E há outro dado perturbador: imediatamente após ouvir, lembramos apenas 50% do que foi dito. A longo prazo, esse número cai para 20%. Em outras palavras, ouvimos menos do que acreditamos e retemos ainda menos. Isso revela que ouvir não é apenas questão de disposição, mas de disciplina, treino e consciência.
A dificuldade de ouvir está também nos nossos pontos cegos. Presumimos que os outros pensam como nós. Defendemos nossa visão como se a verdade dependesse dela. Deixamos que sentimentos, confiança ou desconfiança distorçam a realidade. Muitas vezes, temos medo de sentir empatia porque isso nos torna vulneráveis. Interrompemos o outro a cada 12 segundos para processar, avaliar, responder. E, pior, acreditamos que entendemos o que o outro quis dizer apenas porque ouvimos suas palavras, quando, na verdade, filtramos tudo a partir de nossas próprias experiências.
Ouvir, portanto, não é decifrar o outro, mas estar presente diante dele. É entender que o significado não está no que o falante diz, mas no que o ouvinte é capaz de acolher. Esse deslocamento de perspectiva é essencial para desenvolver empatia e construir relacionamentos saudáveis, seja no ambiente de trabalho, seja na vida pessoal.
Mas como podemos, na prática, cultivar uma escuta eficaz?
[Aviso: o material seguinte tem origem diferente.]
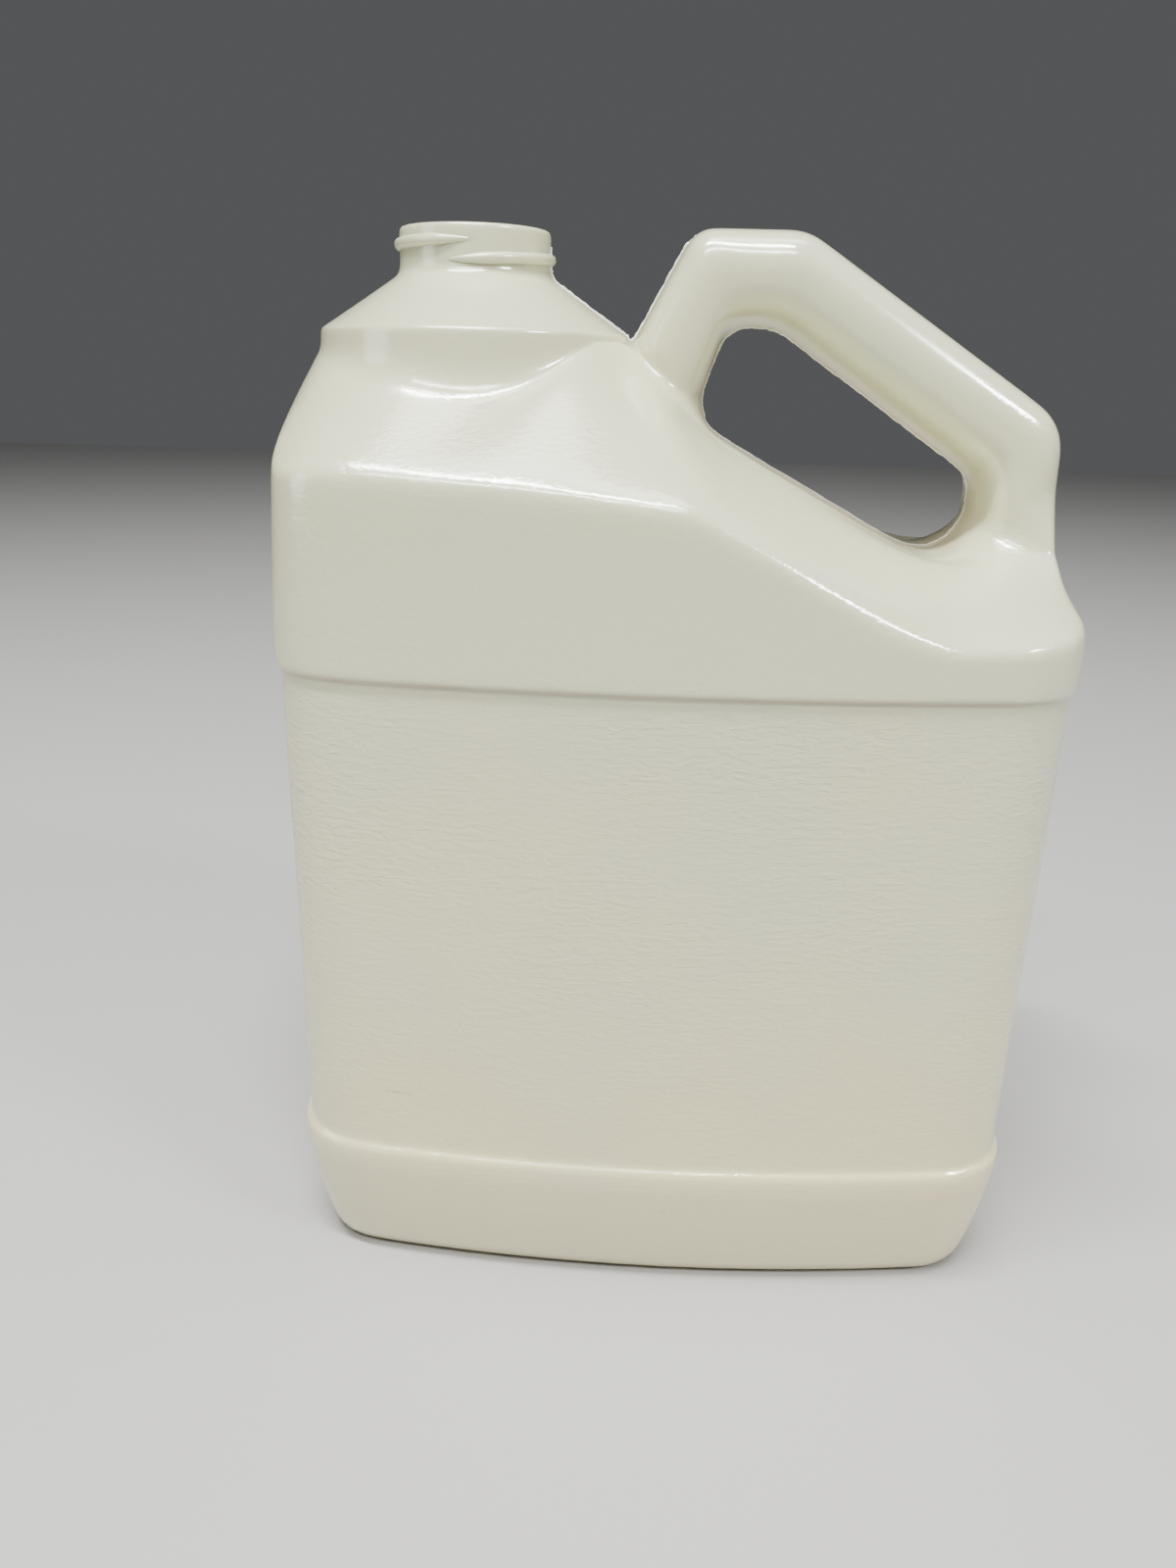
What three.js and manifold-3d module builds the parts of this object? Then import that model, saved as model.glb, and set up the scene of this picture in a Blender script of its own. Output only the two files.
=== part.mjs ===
import * as THREE from 'three';
import Module from 'manifold-3d';

const wasm = await Module();
wasm.setup();

// An empty handled jug of one US gallon, blow moulded in two halves that meet on the plane y = 0.
// Millimetres. x runs across the label panel towards the handle, y through the depth, z up.

// Body, seen from above
const BODY_WIDTH = 181;
const BODY_DEPTH = 117;
const CORNER_RADIUS = 19;
const FRONT_BOW_DEG = 8; // how far the bowed front has turned where its corner starts
const PANEL_INSET = 1.1; // the label panel lies this far behind the bumper and the shoulder

// Body, seen from the front
const BUMPER_TOP = 36;
const BEAD_HEIGHT = 156.2; // the thin bead above the panel
const SHOULDER_START = 162;
const LEFT_SHOULDER = 197.6; // sharp front edge of the high shoulder
const LEFT_SIDE_TOP = 219.5; // the same edge at the left parting line
const SLANT_START = 2; // x where the front edge turns down under the handle
const SLANT_END = 56;
const SLANT_DEG = 27.6;
// How far that edge lies below straight lines, by x
const EDGE_SAG = [[-91, 0], [-75, -1], [-62, -0.7], [-35, 0.7], [-8, 2.8], [27, 3], [53, 3.6],
  [67, 3], [80, 1.2], [91, 0]];
const SHOULDER_EDGE_RADIUS = 6.5;
const SIDE_LEAN = 2.7; // the left side of the shoulder leans in by this at its top
const SIDE_EDGE_START = -1.7; // place on the left corner where that edge starts to rise

// Underside and bumper, as rows of how far in and how high
const BASE_ROWS = [[15.2, 1.6], [13.2, 0], [10.2, 0], [8.2, 1.3], [5.9, 4.3], [4.3, 9.2], [2.2, 18],
  [0.7, 27]];

// Neck and the cone below it
const NECK_X = -48.4;
const NECK_RADIUS = 17.5;
const NECK_BASE = 239;
const RIM_HEIGHT = 248.6;
const CONE_RADIUS = 36.1;
const CONE_EDGE = 226.5;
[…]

Há chaves importantes. A primeira é ouvir para compreender, não para responder. Quantas vezes, em uma conversa, estamos apenas esperando a vez de falar? O verdadeiro exercício da escuta começa quando nos silenciamos. Parar de falar é o primeiro passo para realmente escutar.
Aceitar o silêncio é outro passo essencial. O silêncio é fértil. Ele não é ausência, mas espaço para que a mensagem seja processada. Não interromper sem permissão também é uma prática valiosa, porque respeita o fluxo da fala do outro. Quando necessário, podemos pedir autorização para intervir, de modo a não transformar o diálogo em disputa.
Ferramentas como a paráfrase e a reflexão ampliam ainda mais o poder da escuta. Parafrasear significa reformular o que foi dito em menos palavras, mostrando ao outro que o compreendemos. Já refletir é devolver ao interlocutor nossas observações, evidenciando emoções, valores ou contradições. Essa técnica não serve para julgar, mas para ajudar a pessoa a perceber nuances que talvez não tivesse identificado sozinha.
Na prática, isso significa estar atento à emoção na voz do outro, às mensagens implícitas, às incoerências entre valores e atitudes, às lacunas no pensamento ou no discurso. A escuta reflexiva pode revelar suposições escondidas, despertar consciência e, muitas vezes, abrir caminhos de mudança.
Aprender a ouvir é, portanto, um exercício de humanidade. Exige abandonar a pressa, suspender o ego e se abrir para o outro. É reconhecer que cada pessoa carrega uma história, uma dor, um desejo de ser validada. Escutar é dar ao outro aquilo que todos buscamos: atenção, respeito, presença.
Num tempo em que a superficialidade parece regra, desenvolver a arte da escuta é um ato transformador. É o caminho para a empatia verdadeira, para o fortalecimento das relações e para a construção de uma sociedade mais justa e mais humana. Escutar, no fundo, é amar.